Each forms an alliance
In the process of electrification of heavy-duty trucks, a cooperation pattern between mainstream heavy-duty truck manufacturers and battery suppliers has gradually taken shape.
Most vehicle manufacturers adopt a multi-supplier strategy, widely introducing products from multiple battery companies. For example, in addition to CATL, the industry leader, Sany Group has also cooperated with many battery manufacturers such as EVE Energy, Rupo Lanjun, Gotion High-Tech, Yuanhang Jinli, CALB, and Chunergy, accumulating 6-8 battery suppliers in total.
This multi-supplier layout not only ensures the stability of battery supply and avoids excessive dependence on a single manufacturer, but also integrates the technical strengths of various companies, introduces different types of battery solutions, and helps gain greater initiative in the supply chain, forcing battery companies to optimize their products and prices.

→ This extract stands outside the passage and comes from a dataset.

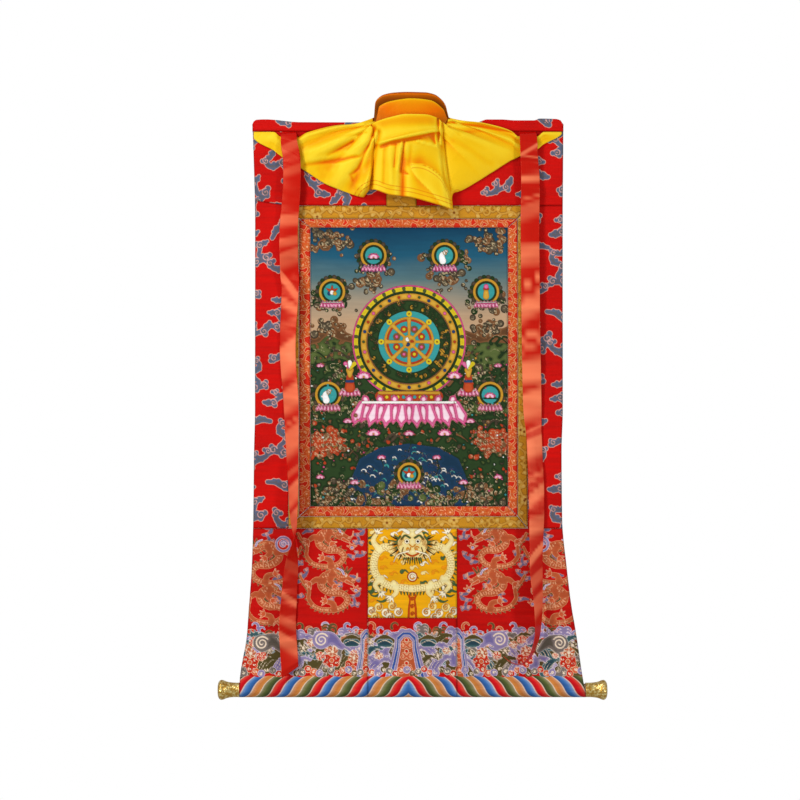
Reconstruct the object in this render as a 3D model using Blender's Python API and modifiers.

However, some vehicle manufacturers choose to deeply bind with a small number of battery partners. A typical example is Hualing Motors, whose power batteries for new energy heavy-duty trucks are mainly supplied by Gotion High-Tech and EVE Energy. Through centralized procurement, Hualing may establish closer collaboration with suppliers, ensuring aspects such as customized battery development and supply chain.
Conclusion
Once, heavy-duty trucks were considered almost impossible to become mainstream due to their limited range and load capacity, but now they have emerged as a dark horse, becoming the segment with the fastest-growing demand for lithium batteries.
The breakthrough of electric heavy-duty trucks is undoubtedly another incremental market brought about by advancements in battery technology. This also implies a conclusion:
Everything that requires power can be powered by lithium batteries, and this can become a reality with the progress of battery technology.